No single character symbolizes love in The Skin of Our Teeth. Rather this function is fulfilled by the Antrobus family as a whole. In act 1, they share their hearth with the refugees. In act 2, they refuse to enter the ship without Henry. In the final act they readmit Henry to their circle. Since the Antrobuses are a metaphor for humankind, their gestures have wider significance. The refugees are not strangers but relatives. So are members of the audience, a fact that the invitation to “Pass up your chairs, everybody” conveys. Wilder symbolizes this condition by making the father of Gladys’s beloved baby an anonymous someone, an Everyman. The final acceptance of Henry is the most powerful moment in the play. Despite Henry’s evil, Mr. Antrobus grudgingly must acknowledge that “Oh, you’re related, all right.” Thus Henry may take his place in a family where all belong.
If the human race is actually one, there is finally only one experience and one memory. Wilder dramatizes this concept in a variety of ingenious ways, all of which involve seeing time as an eternal present. Dinosaurs, biblical personages, and figures from Greek mythology crowd into the Antrobuses’s living room. Each advance in technology requires a remembering of all previous discoveries, so Wilder has the invention of the alphabet “occur” during the era of telegraphic communication. Sabina is, simultaneously, a figure from classical history, a “Napoleonic camp follower,” and a contemporary American. The constant interruptions of the action force the audience to dwell in a single time dimension—the present, in which are contained both past and future as well as “real” and “imaginary time.”
By these means Wilder also reinforces the notion that the human race is what it is because of the experiences of its forebears. More exactly, human nature developed in certain ways because humanity inherited certain principles of interpretation. These principles are found in clearest form in the great books of history. Insofar as such principles shape human thought, the thinkers who expressed them live on. People can forget or ignore the education that history afforded them and become animals again. Books are instruments of humanization. In this sense, Mr. Antrobus is entirely correct when he says to the book-burning Henry, “You are my deadly enemy.” Part of Wilder’s optimism about humanity’s future stems from the mere existence of books and libraries.
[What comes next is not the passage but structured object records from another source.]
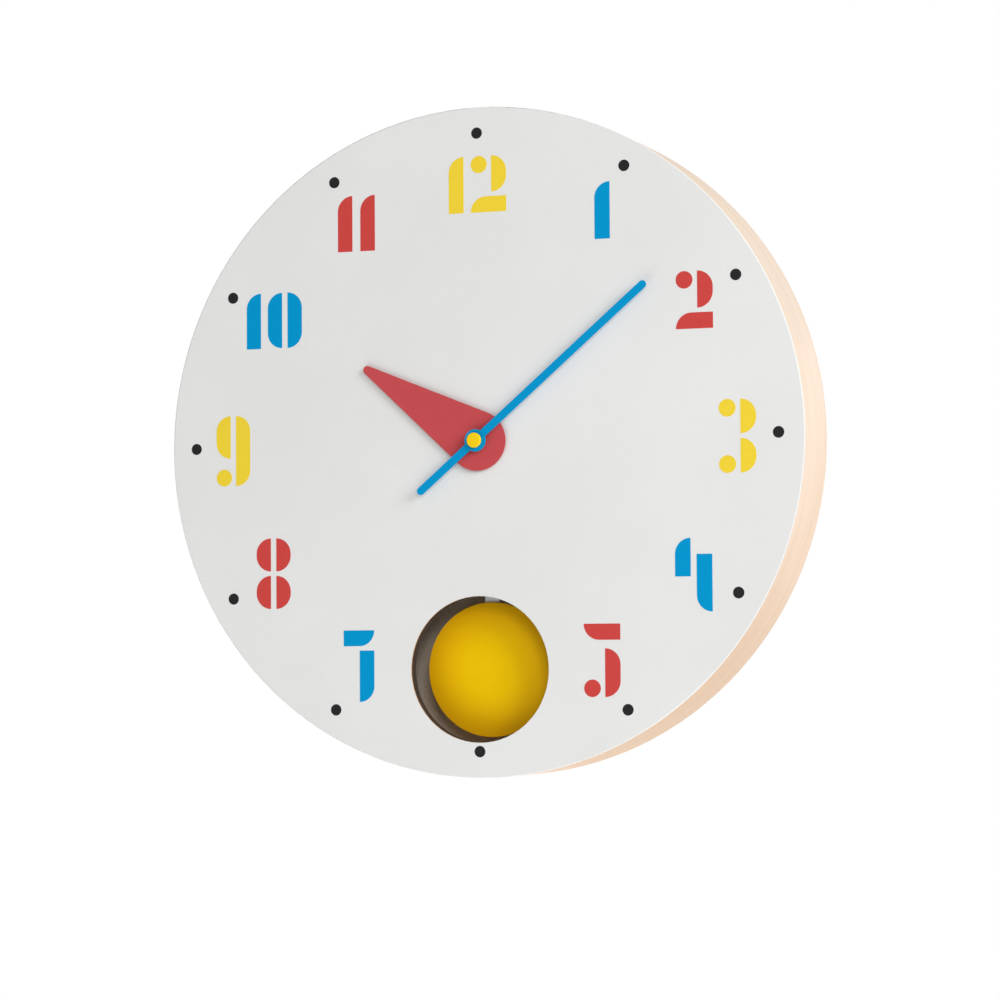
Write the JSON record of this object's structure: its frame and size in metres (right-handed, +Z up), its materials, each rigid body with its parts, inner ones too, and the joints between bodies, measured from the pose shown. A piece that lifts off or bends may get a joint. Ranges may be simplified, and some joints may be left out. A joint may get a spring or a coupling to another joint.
{
  "type": "pendulum wall clock",
  "caption": "Round wall clock with a pale wooden case, coloured printed numerals, drop-shaped hour hand and a round yellow pendulum bob behind a window in the dial.",
  "frame": {"origin": "where the hands' axis meets the wall plane, which the rear edge of the case ring rests on", "axes": "+Z up, +X to the right of someone facing the dial, +Y into the wall; the dial faces -Y"},
  "size_m": [0.3, 0.0451, 0.3],
  "materials": {
    "dial_white": "matte white laminate",
    "board_brown": "fibreboard with a dark cut edge",
    "case_wood": "pale bent wood, clear matte lacquer",
    "panel_brown": "bare pale fibreboard",
    "block_wood": "sawn softwood",
    "screw_steel": "bright zinc plate",
    "plated_steel": "nickel plate",
    "ink_yellow": "screen-printed ink",
    "ink_blue": "screen-printed ink",
    "ink_red": "screen-printed ink",
    "ink_black": "screen-printed ink",
    "movement_plastic": "moulded, fine spark texture",
    "nut_brass": "turned",
    "washer_rubber": "matte",
    "bobbin_plastic": "moulded",
    "coil_copper": "enamelled copper winding",
    "circuit_laminate": "circuit board with green solder mask",
    "chip_resin": "potting resin",
    "battery_jacket": "dark film with a plain copper-coloured band",
    "gear_plastic": "moulded acetal",
    "hand_red": "satin paint",
    "hand_blue": "satin paint",
    "cap_yellow": "gloss paint",
    "knob_plastic": "moulded",
    "magnet_metal": "nickel-plated magnet",
    "rod_painted": "white satin paint",
    "bob_yellow": "matte paint"
  },
  "bodies": {
    "case": {"face_sheet": "dial_white", "dial_board": "board_brown", "case_ring": "case_wood", "back_panel": "panel_brown", "glue_blocks": "block_wood", "back_panel_screws": "screw_steel", "hanger_plate": "plated_steel", "hanger_screws": "screw_steel", "print_yellow": "ink_yellow", "print_blue": "ink_blue", "print_red": "ink_red", "print_black": "ink_black", "movement_front_shell": "movement_plastic", "movement_rear_cover": "movement_plastic", "movement_screws": "screw_steel", "bush_nut": "nut_brass", "bush_washer": "nut_brass", "rubber_washer": "washer_rubber", "motor_stator": "plated_steel", "coil_bobbin": "bobbin_plastic", "motor_coil": "coil_copper", "circuit_board": "circuit_laminate", "quartz_crystal": "plated_steel", "driver_chip": "chip_resin", "battery": "battery_jacket", "contact_positive": "plated_steel", "contact_negative": "plated_steel", "pivot_pin": "screw_steel", "pendulum_coil": "coil_copper"},
    "minute_group": {"minute_arbor": "nut_brass", "centre_wheel": "gear_plastic", "minute_hand": "hand_blue", "cap_nut": "cap_yellow"},
    "hour_group": {"hour_wheel": "gear_plastic", "hour_hand": "hand_red"},
    "setting_group": {"motion_wheel": "gear_plastic", "setting_knob": "knob_plastic"},
    "third_wheel": {"third_wheel": "gear_plastic"},
    "seconds_wheel": {"seconds_wheel": "gear_plastic"},
    "intermediate_wheel": {"intermediate_wheel": "gear_plastic"},
    "rotor": {"rotor_pinion": "gear_plastic", "rotor_magnet": "magnet_metal"},
    "pendulum": {"pendulum_arm": "knob_plastic", "arm_magnet": "magnet_metal", "pendulum_rod": "rod_painted", "pendulum_bob": "bob_yellow", "bob_clip": "plated_steel", "bob_rivets": "screw_steel"}
  },
  "joints": [
    {"name": "minute_hand_turn", "type": "hinge", "parent": "case", "child": "minute_group", "pos_m": [0, -0.03, 0], "axis": [0, 1, 0], "continuous": true},
    {"name": "hour_hand_turn", "type": "hinge", "parent": "case", "child": "hour_group", "pos_m": [0, -0.03, 0], "axis": [0, 1, 0], "continuous": true},
    {"name": "setting_knob_turn", "type": "hinge", "parent": "case", "child": "setting_group", "pos_m": [0.0128, -0.024, 0], "axis": [0, 1, 0], "continuous": true},
    {"name": "third_wheel_turn", "type": "hinge", "parent": "case", "child": "third_wheel", "pos_m": [-0.00865, -0.024, 0.00865], "axis": [0, 1, 0], "continuous": true},
    {"name": "seconds_wheel_turn", "type": "hinge", "parent": "case", "child": "seconds_wheel", "pos_m": [0.00182, -0.024, 0.01354], "axis": [0, 1, 0], "continuous": true},
    {"name": "intermediate_wheel_turn", "type": "hinge", "parent": "case", "child": "intermediate_wheel", "pos_m": [0.01216, -0.024, 0.01172], "axis": [0, 1, 0], "continuous": true},
    {"name": "rotor_turn", "type": "hinge", "parent": "case", "child": "rotor", "pos_m": [0.02062, -0.024, 0.00864], "axis": [0, 1, 0], "continuous": true},
    {"name": "pendulum_swing", "type": "hinge", "parent": "case", "child": "pendulum", "pos_m": [0, -0.021, -0.034], "axis": [0, 1, 0], "range_deg": [-12, 12]}
  ],
  "couplings": [
    {"joint": "hour_hand_turn", "follows": "minute_hand_turn", "ratio": 0.083333},
    {"joint": "setting_knob_turn", "follows": "minute_hand_turn", "ratio": -0.33333},
    {"joint": "third_wheel_turn", "follows": "minute_hand_turn", "ratio": -8},
    {"joint": "seconds_wheel_turn", "follows": "minute_hand_turn", "ratio": 60},
    {"joint": "intermediate_wheel_turn", "follows": "minute_hand_turn", "ratio": -360},
    {"joint": "rotor_turn", "follows": "minute_hand_turn", "ratio": 1800}
  ]
}
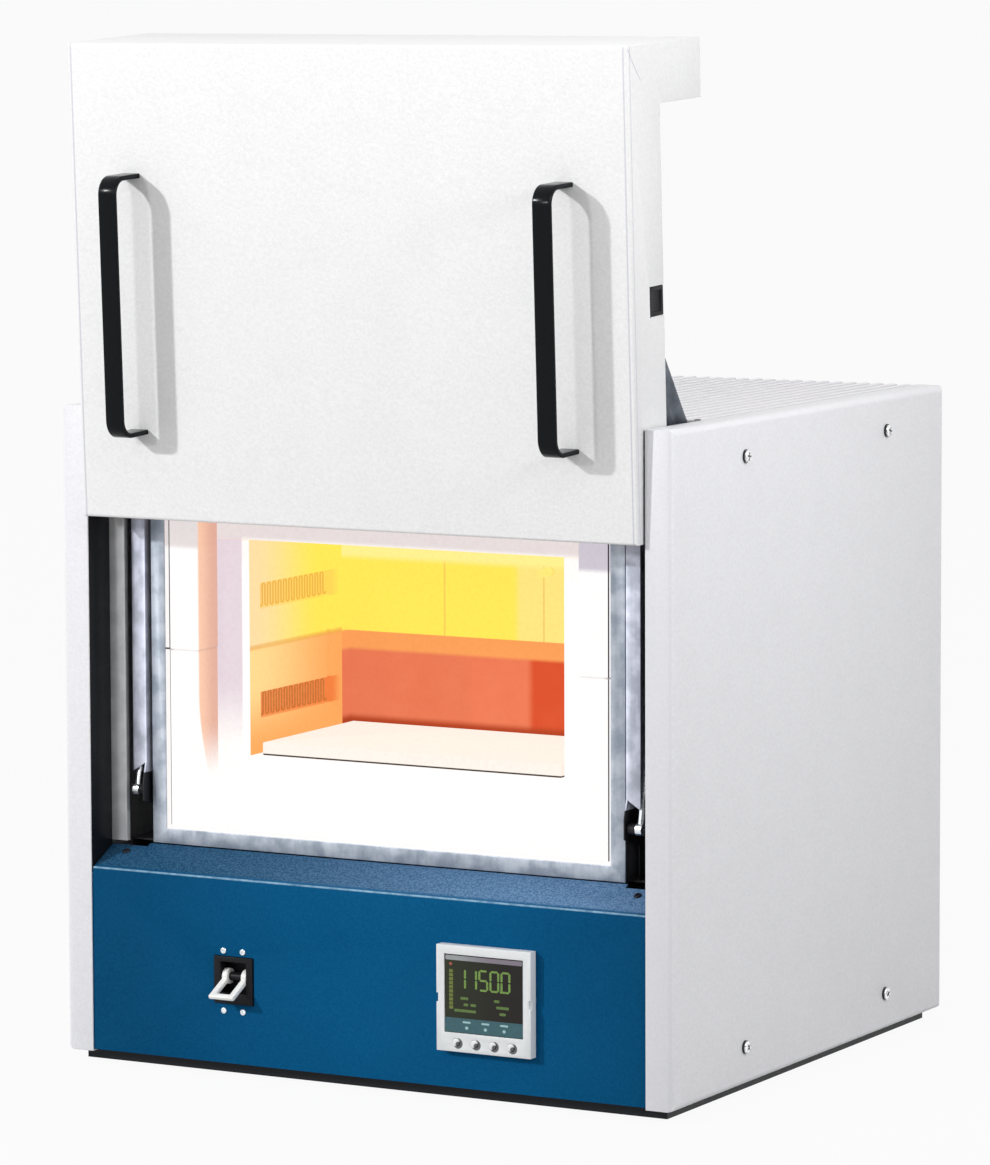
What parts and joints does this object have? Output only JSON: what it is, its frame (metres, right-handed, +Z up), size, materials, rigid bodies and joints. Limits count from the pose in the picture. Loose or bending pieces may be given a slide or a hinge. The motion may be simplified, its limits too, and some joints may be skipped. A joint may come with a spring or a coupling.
{
  "type": "box furnace",
  "caption": "Bench box furnace with a white cabinet, blue control panel, ceramic chamber and a lift-up door on parallel arms.",
  "frame": {"origin": "middle of the bounding box on the surface that the feet stand on, with the door raised", "axes": "+X to the right-hand side, +Y to the rear, +Z up; the front with the door and the control panel faces -Y"},
  "size_m": [0.634, 0.6578, 0.9517],
  "materials": {
    "white_enamel": "satin",
    "blue_enamel": "satin",
    "black_enamel": "satin",
    "frame_steel": "satin",
    "dark_steel": "satin",
    "bright_steel": "polished",
    "heat_sink": "satin",
    "ceramic": "matte",
    "fibre_board": "matte",
    "element_wire": "matte",
    "handle_black": "satin",
    "instrument_grey": "satin",
    "dark_glass": "gloss",
    "breaker_black": "satin",
    "toggle_white": "satin",
    "rubber": "matte"
  },
  "bodies": {
    "cabinet": {"base_pan": "black_enamel", "foot_front_left": "rubber", "foot_front_right": "rubber", "foot_rear_left": "rubber", "foot_rear_right": "rubber", "side_panel_left": "white_enamel", "side_panel_right": "white_enamel", "top_panel": "white_enamel", "rear_panel": "white_enamel", "control_panel": "blue_enamel", "chassis_shelf": "frame_steel", "door_jamb_left": "black_enamel", "door_jamb_right": "black_enamel", "landing_strip_left": "frame_steel", "landing_strip_right": "frame_steel", "pivot_upright_left": "frame_steel", "pivot_upright_right": "frame_steel", "inner_case": "frame_steel", "chamber_frame": "frame_steel", "collar_lower": "ceramic", "collar_upper": "ceramic", "chamber_wall_left": "fibre_board", "chamber_wall_right": "fibre_board", "chamber_roof": "fibre_board", "chamber_floor": "fibre_board", "chamber_rear": "fibre_board", "element_left": "element_wire", "element_right": "element_wire", "hearth_plate": "ceramic", "thermocouple": "bright_steel", "cable_gland": "rubber", "power_relay": "heat_sink", "terminal_block": "breaker_black", "controller_case": "instrument_grey", "controller_bezel": "instrument_grey", "controller_window": "dark_glass", "breaker_body": "breaker_black"},
    "lift_arms": {"lift_arm_left": "dark_steel", "lift_arm_right": "dark_steel"},
    "guide_arms": {"guide_arm_left": "dark_steel", "guide_arm_right": "dark_steel"},
    "door": {"door_shell": "white_enamel", "door_pan": "frame_steel", "door_insulation": "fibre_board", "handle_left": "handle_black", "handle_right": "handle_black"},
    "strut_rods": {"strut_rod_left": "bright_steel", "strut_rod_right": "bright_steel"},
    "strut_cylinders": {"strut_cylinder_left": "dark_steel", "strut_cylinder_right": "dark_steel"},
    "toggle": {"breaker_toggle": "toggle_white"},
    "key_1": {"controller_key_1": "instrument_grey"},
    "key_2": {"controller_key_2": "instrument_grey"},
    "key_3": {"controller_key_3": "instrument_grey"},
    "key_4": {"controller_key_4": "instrument_grey"}
  },
  "joints": [
    {"name": "door_lift", "type": "hinge", "parent": "cabinet", "child": "lift_arms", "pos_m": [0, -0.13457, 0.55445], "axis": [1, 0, 0], "range_deg": [0, 113.4]},
    {"name": "door_pins", "type": "hinge", "parent": "lift_arms", "child": "door", "pos_m": [0, -0.24192, 0.72296], "axis": [1, 0, 0], "range_deg": [-116.1, 0]},
    {"name": "guide_pivots", "type": "hinge", "parent": "cabinet", "child": "guide_arms", "pos_m": [0, -0.13457, 0.40241], "axis": [1, 0, 0], "range_deg": [0, 115.2]},
    {"name": "strut_swing", "type": "hinge", "parent": "cabinet", "child": "strut_rods", "pos_m": [0, -0.22158, 0.2541], "axis": [1, 0, 0], "range_deg": [-2.1, 0]},
    {"name": "strut_stroke", "type": "slide", "parent": "strut_rods", "child": "strut_cylinders", "axis": [0, 0.2127, 0.9771], "range_m": [-0.0495, 0]},
    {"name": "breaker_throw", "type": "hinge", "parent": "cabinet", "child": "toggle", "pos_m": [-0.1359, -0.25378, 0.09355], "axis": [-1, 0, 0], "range_deg": [0, 54]},
    {"name": "key_press_1", "type": "slide", "parent": "cabinet", "child": "key_1", "axis": [0, 1, 0], "range_m": [0, 0.001], "stiffness_N_per_m": 1500},
    {"name": "key_press_2", "type": "slide", "parent": "cabinet", "child": "key_2", "axis": [0, 1, 0], "range_m": [0, 0.001], "stiffness_N_per_m": 1500},
    {"name": "key_press_3", "type": "slide", "parent": "cabinet", "child": "key_3", "axis": [0, 1, 0], "range_m": [0, 0.001], "stiffness_N_per_m": 1500},
    {"name": "key_press_4", "type": "slide", "parent": "cabinet", "child": "key_4", "axis": [0, 1, 0], "range_m": [0, 0.001], "stiffness_N_per_m": 1500}
  ],
  "couplings": [
    {"joint": "door_pins", "follows": "door_lift", "ratio": -1.0229},
    {"joint": "guide_pivots", "follows": "door_lift", "ratio": 1.0147},
    {"joint": "strut_swing", "follows": "door_lift", "ratio": -0.017744},
    {"joint": "strut_stroke", "follows": "door_lift", "m_per_rad": -0.024742}
  ]
}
The seriousness and profundity of Wilder’s themes tend, unfortunately, to escape most audiences. Indeed, the play’s rapid pace and dramaturgical gimmicks draw attention away from its key symbols. Invited to participate on a superficial level, the typical viewer may feel puzzled and a bit resentful when, in the third act, the drama suddenly becomes very somber and too heavily philosophical.